Eleven Arts is a film production and distribution company based in Los Angeles, California. The company has Japanese executives and has "a largely Japanese lineup". It specializes in importing anime from Japan to the United States.

Company history
Eleven Arts was founded by Ko Mori in 1997.

In 2008, Eleven Arts partnered with Funimation to distribute Love and Honor (2006) in the United States. It also sold Man, Woman and the Wall to TLA Releasing for distribution in the US and the UK. In 2009, Eleven Arts acquired distribution rights to Vampire Girl vs. Frankenstein Girl. In 2012, the company partnered with Edlead to produce and distribute several films a year for international audiences.
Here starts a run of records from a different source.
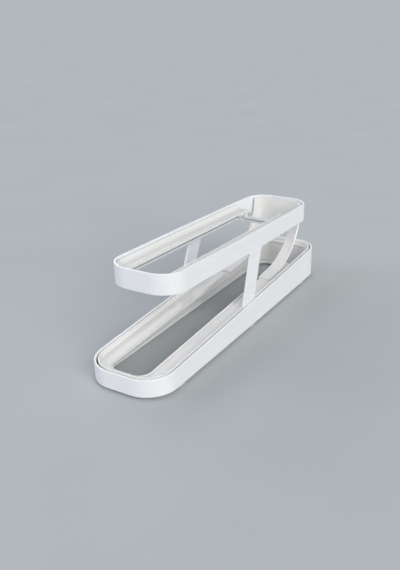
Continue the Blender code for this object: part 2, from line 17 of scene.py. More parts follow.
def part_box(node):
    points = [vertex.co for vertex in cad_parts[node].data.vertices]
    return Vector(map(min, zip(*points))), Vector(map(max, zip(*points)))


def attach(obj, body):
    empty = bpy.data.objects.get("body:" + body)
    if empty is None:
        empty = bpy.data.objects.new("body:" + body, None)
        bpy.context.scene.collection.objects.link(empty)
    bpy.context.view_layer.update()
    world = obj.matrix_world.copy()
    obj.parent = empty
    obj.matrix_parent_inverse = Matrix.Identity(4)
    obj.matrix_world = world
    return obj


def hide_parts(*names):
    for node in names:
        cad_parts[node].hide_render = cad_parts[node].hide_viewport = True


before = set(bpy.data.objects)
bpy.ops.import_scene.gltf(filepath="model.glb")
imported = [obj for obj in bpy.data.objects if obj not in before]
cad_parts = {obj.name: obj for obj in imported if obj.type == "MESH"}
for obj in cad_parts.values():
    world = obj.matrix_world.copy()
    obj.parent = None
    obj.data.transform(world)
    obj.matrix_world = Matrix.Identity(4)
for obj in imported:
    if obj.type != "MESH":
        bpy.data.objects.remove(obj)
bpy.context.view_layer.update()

bl_info = {
    "name": "Rolling Dispenser",
    "version": (1, 0, 0),
    "blender": (4, 5, 0),
    "location": "View3D > Sidebar > Dispenser",
    "description": "Builds the mouldings, finishes and studio of a two-tier rolling dispenser",
    "category": "Add Mesh",
}

BASE_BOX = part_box("base_shell")
TRAY_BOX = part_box("upper_track")
SLIDE_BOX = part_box("return_slide")
TRACK_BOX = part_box("lower_track")
FOOT_NODES = sorted(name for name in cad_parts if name.startswith("foot_"))

# Metres: points closer than the first count as one, and on the frame points closer than the second.
SAME_PLACE = 1e-6
SEAM_REACH = 1e-5
# Surfaces that meet at less than the soft turn are shaded as one. Edges beyond it are rounded on the
# frame's rims and the tie, and edges beyond the hard turn on the slide and the rest of the frame.
SOFT_TURN = math.radians(40)
HARD_TURN = math.radians(60)

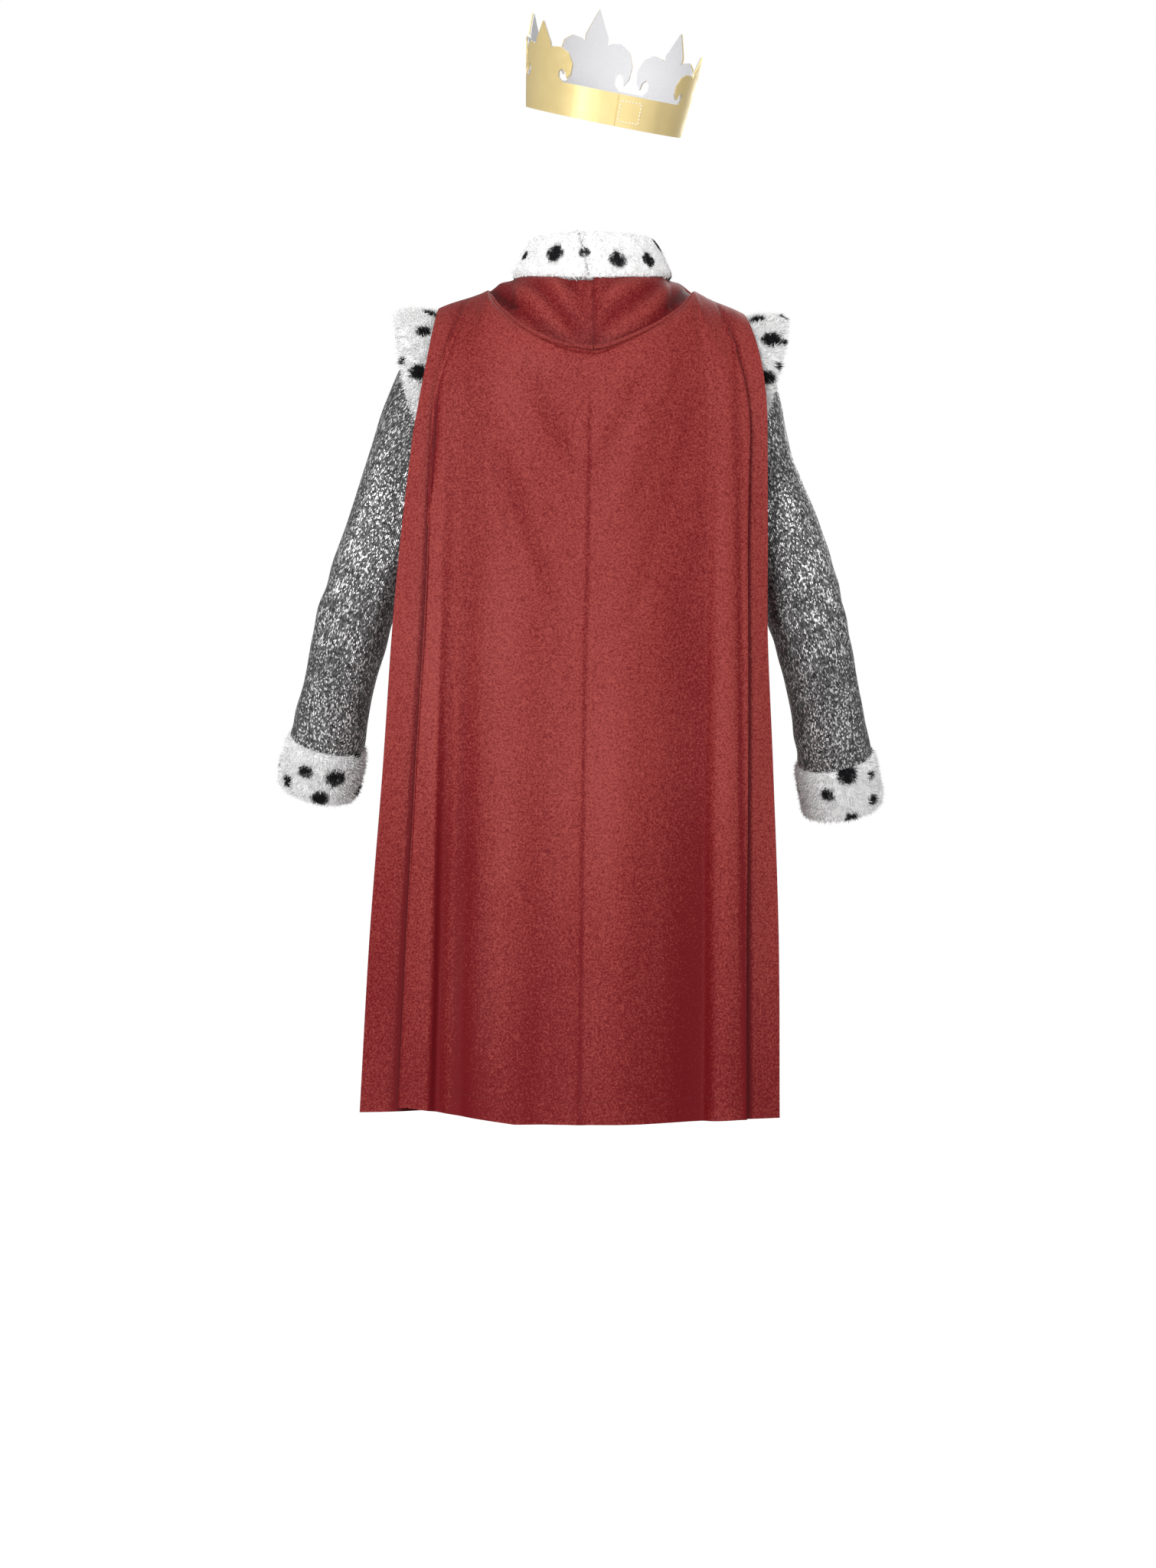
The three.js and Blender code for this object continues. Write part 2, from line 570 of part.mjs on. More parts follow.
const CAPE_COLUMNS = [
  ...steps(2 * PLEAT_KEYS).map((t) => t * PLEAT_KEYS),
  ...steps(BACK_SPANS).slice(1).map((t) => PLEAT_KEYS + t * BACK_SPANS),
];
const CAPE_LEVELS = [
  ...steps(10).map((t) => ({ row: (1 - t) * (CAPE.left.length - 1) })),
  ...steps(7).slice(1).map((t) => ({ turn: QUARTER_TURN * (1 - t) })),
];

// One half of the cape. Both faces of the wall stop at the centre seam.
function capeHalf(side) {
  const grid = CAPE_LEVELS.map((level) => CAPE_COLUMNS.map((column) => capePoint(side, column, level)));
  const seamColumn = CAPE_COLUMNS.length - 1;
  const keepOff = (row) => row[seamColumn].setX(row[seamColumn].x + (side.sign * SEAM_GAP) / 2);
  grid.forEach(keepOff);
  const inner = inset(grid, SATIN, -side.sign);
  inner.forEach((row, i) => row[seamColumn].setX(grid[i][seamColumn].x));
  return wallBetween(grid, inner);
}

// Crown: a strip of gold cloth on a white felt backing, cut into five points and lapped at the back. It stands on the
// head, tipped back and to the right. Angles are from the front, and positive ones are on the wearer's right.
const CROWN = {
  place: [11.5, 5, 142.5],
  tiltBack: 9.7,
  tiltRight: 11.3,
  swing: 11.5,
  halfWidth: 72.5,
  halfDepth: 90,
  flare: 0.0019,
  lean: 0.055,
  band: 29,
  cloth: 1.05,
  layerGap: 0.32,
  underEnd: -200,
  overEnd: 184,
  lapStep: 1.5,
};
const CROWN_POINTS = [
  { angle: -115, height: 79 },
  { angle: -57.5, height: 84 },
  { angle: 0, height: 100 },
  { angle: 57.5, height: 92 },
  { angle: 115, height: 75 },
];
const CROWN_REACH = 27;
const CROWN_RADIUS = 82;

// A place on the crown's outer face: an angle in degrees, a height, and how far inside the face it is.
function crownPlace(angle, height, inwards) {
  const turned = degToRad(angle - CROWN.swing);
  const lapOver = THREE.MathUtils.smoothstep(angle, 146, 158) * CROWN.lapStep;
  const lapUnder = THREE.MathUtils.smoothstep(-angle, 164, 174) * CROWN.lapStep;
  const size = 1 + CROWN.flare * height;
  const off = lapOver - lapUnder - inwards;
  return vector(
    (CROWN.halfWidth * size + off) * Math.sin(turned) - CROWN.lean * height,
    (CROWN.halfDepth * size + off) * Math.cos(turned),
    height,
  );
}

// Half the outline of a point, from its tip down to the band, for a point that rises 51 above the band. A taller point
// is drawn out upwards and is no wider.
const FLEUR = [
  { out: 0, up: 51 },
  { out: 6, up: 41 },
  { out: 11, up: 33 },
  { out: 11, up: 28 },
  { out: 15, up: 30 },
  { out: 24, up: 31 },
  { out: 33, up: 27 },
  { out: 38, up: 18 },
  { out: 37, up: 9 },
  { out: 32.5, up: 4 },
  { out: 31, up: 9 },
  { out: 27, up: 12 },
  { out: 23, up: 9 },
  { out: 23, up: 4 },
  { out: 28, up: 0 },
];

// The same outline at a point of the crown, as angles and heights; `way` is 1 or -1 for its two halves.
function pointOutline(point, way) {
  const size = (point.height - CROWN.band) / FLEUR[0].up;
  return FLEUR.map(({ out, up }) => ({
    angle: point.angle + (way * out * 180) / (Math.PI * CROWN_RADIUS),
    height: CROWN.band + size * up,
  }));
}

// A cutter whose outline, in angle and height, is carried straight out from the crown's axis.
function radialCutter(outline) {
  const flat = outline.map((p) => new THREE.Vector2(p.angle, p.height));
  if (THREE.ShapeUtils.isClockWise(flat)) return radialCutter([...outline].reverse());
  const faces = THREE.ShapeUtils.triangulateShape(flat, []);
  const count = outline.length;
  const position = [-30, 30].flatMap((outwards) =>
    outline.flatMap((p) => crownPlace(p.angle, p.height, -outwards).toArray()),
  );
  const index = faces.flatMap(([a, b, c]) => [a, b, c, c + count, b + count, a + count]);
  for (let k = 0; k < count; k++) {
    const next = (k + 1) % count;
    index.push(k, k + count, next + count, k, next + count, next);
  }
  const geometry = new THREE.BufferGeometry();
  geometry.setAttribute("position", new THREE.Float32BufferAttribute(position, 3));
  geometry.setIndex(volumeOf(position, index) < 0 ? index.reverse() : index);
  return geometry;
}

function solidOf(geometry) {
  const merged = mergeVertices(geometry, 1e-3);
  return new wasm.Manifold(
    new wasm.Mesh({
      numProp: 3,
      vertProperties: merged.attributes.position.array,
      triVerts: new Uint32Array(merged.index.array),
    }),
  );
}

function geometryOf(solid) {
  const mesh = solid.getMesh();
  const geometry = new THREE.BufferGeometry();
  geometry.setAttribute("position", new THREE.BufferAttribute(mesh.vertProperties, 3));
  geometry.setIndex(new THREE.BufferAttribute(mesh.triVerts, 1));
  return geometry;
}

const CROWN_TOP = 112;
const CLEAR_TOP = 130;
const CLEAR_OVER = 3;

// The outline of the empty space between two neighbouring points, or beside an end point where `next` is missing.
function crownGap(point, next, direction) {
  const near = pointOutline(point, direction);
  if (next) {
    const far = pointOutline(next, -direction);
    const over = [next.angle + CLEAR_OVER, point.angle - CLEAR_OVER].map((angle) => ({ angle, height: CLEAR_TOP }));
    return [...near, ...far.reverse(), ...over];
  }
  const end = point.angle + direction * (CROWN_REACH + 8);
  return [
    ...near,
    { angle: end, height: CROWN.band },
    { angle: end, height: CLEAR_TOP },
    { angle: point.angle - direction * CLEAR_OVER, height: CLEAR_TOP },
  ];
}

// One layer of the crown, `depth` inside the outer face: a ring wall, low over the strap ends, cut between the points.
function crownLayer(depth) {
  const span = CROWN.overEnd - CROWN.underEnd;
  const angles = steps(48).map((t) => CROWN.underEnd + t * span);
  const reach = CROWN_POINTS.at(-1).angle + CROWN_REACH;
  const topAt = (angle) => (Math.abs(angle) < reach ? CROWN_TOP : CROWN.band);
  const sheet = (inwards) =>
    steps(2).map((t) => angles.map((angle) => crownPlace(angle, t * topAt(angle), inwards)));
  const ring = solidOf(wallBetween(sheet(depth), sheet(depth + CROWN.cloth)));
  const last = CROWN_POINTS.length - 1;
  const gaps = CROWN_POINTS.slice(0, -1).map((point, i) => crownGap(point, CROWN_POINTS[i + 1], 1));
  gaps.push(crownGap(CROWN_POINTS[0], null, -1), crownGap(CROWN_POINTS[last], null, 1));
  return geometryOf(gaps.reduce((left, gap) => left.subtract(solidOf(radialCutter(gap))), ring));
}

// Materials
const finish = (color, roughness, metalness) => new THREE.MeshStandardMaterial({ color, roughness, metalness });
const redSatin = finish("#a33238", 0.55, 0);
const glitterKnit = finish("#6d6b70", 0.45, 0.6);
const spottedFur = finish("#efeeec", 0.95, 0);
const goldCloth = finish("#d3b060", 0.3, 1);
const whiteFelt = finish("#e6e4e4", 0.9, 0);

const costume = new THREE.Group();

function piece(name, geometry, material, parent = costume) {
  const mesh = new THREE.Mesh(geometry, material);
  mesh.name = name;
  parent.add(mesh);
}

piece("tunic_front", tunicFront(), redSatin);
for (const [name, side] of Object.entries(SIDES)) {
  piece(`tunic_back_${name}`, tunicBack(side), redSatin);
  piece(`sleeve_${name}`, sleeve(side), glitterKnit);
  piece(`cuff_${name}`, cuff(side), spottedFur);
  piece(`shoulder_wing_${name}`, wing(side), spottedFur);
  piece(`cape_${name}`, capeHalf(side), redSatin);
}
piece("collar", collar(), spottedFur);

const crown = new THREE.Group();
crown.position.set(...CROWN.place);
crown.rotation.set(degToRad(CROWN.tiltBack), degToRad(CROWN.tiltRight), 0);
costume.add(crown);
piece("crown_face", crownLayer(0), goldCloth, crown);
piece("crown_backing", crownLayer(CROWN.cloth + CROWN.layerGap), whiteFelt, crown);

export default costume;
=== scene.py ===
import math

import bmesh
import bpy
import numpy as np
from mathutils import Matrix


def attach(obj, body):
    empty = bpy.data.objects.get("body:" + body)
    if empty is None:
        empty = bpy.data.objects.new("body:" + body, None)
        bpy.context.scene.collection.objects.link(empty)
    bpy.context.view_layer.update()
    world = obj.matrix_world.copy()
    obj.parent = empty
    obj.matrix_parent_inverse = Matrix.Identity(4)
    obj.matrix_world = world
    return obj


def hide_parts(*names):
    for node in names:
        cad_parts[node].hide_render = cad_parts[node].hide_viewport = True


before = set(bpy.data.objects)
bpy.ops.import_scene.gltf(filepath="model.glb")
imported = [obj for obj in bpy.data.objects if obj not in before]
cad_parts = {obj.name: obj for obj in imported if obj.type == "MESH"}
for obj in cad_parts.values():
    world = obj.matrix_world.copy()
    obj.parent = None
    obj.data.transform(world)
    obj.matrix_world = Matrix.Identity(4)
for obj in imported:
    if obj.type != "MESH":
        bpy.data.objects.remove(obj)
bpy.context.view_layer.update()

# Camera, floor and light
# A level camera four metres behind the costume, a pale floor well below its hem, and soft studio light. The
# picture is 1510 by 2048 pixels, and each of them holds 0.70 mm of the plane through the shoulders.
MM = 0.001
CAMERA_AT = (-0.0119, -4.0, -0.4634)
PICTURE_HEIGHT = 2048
PIXEL = 0.0007
SENSOR = 36
FLOOR_Z = -1.156

camera = bpy.data.objects.new("camera", bpy.data.cameras.new("camera"))
camera.location = CAMERA_AT
camera.rotation_euler = (math.radians(90), 0, 0)
camera.data.sensor_fit = "AUTO"
camera.data.sensor_width = SENSOR
camera.data.lens = SENSOR * -CAMERA_AT[1] / (PICTURE_HEIGHT * PIXEL)
bpy.context.scene.collection.objects.link(camera)
bpy.context.scene.camera = camera
bpy.context.scene.view_settings.view_transform = "Standard"


def feed(tree, made, values):
    """Sets each named or numbered input of a node to a plain value, or links it to a socket."""
    for key, value in values.items():
        if isinstance(value, bpy.types.NodeSocket):
            tree.links.new(value, made.inputs[key])
        else:
            made.inputs[key].default_value = value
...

The company releases Japanese anime films on home video in the United States market, though it has struggled with sales due to the prevalence of illegal downloads. It also filed in 2013 a lawsuit against a DVD distributor for distributing inferior copies of anime films based on poor sales numbers. And in response to piracy, Eleven Arts sought to release anime films in the United States before it is released on home video in Japan. For instance, Eleven Arts released Sword Art Online The Movie: Ordinal Scale in the United States three weeks after it was released in Japan.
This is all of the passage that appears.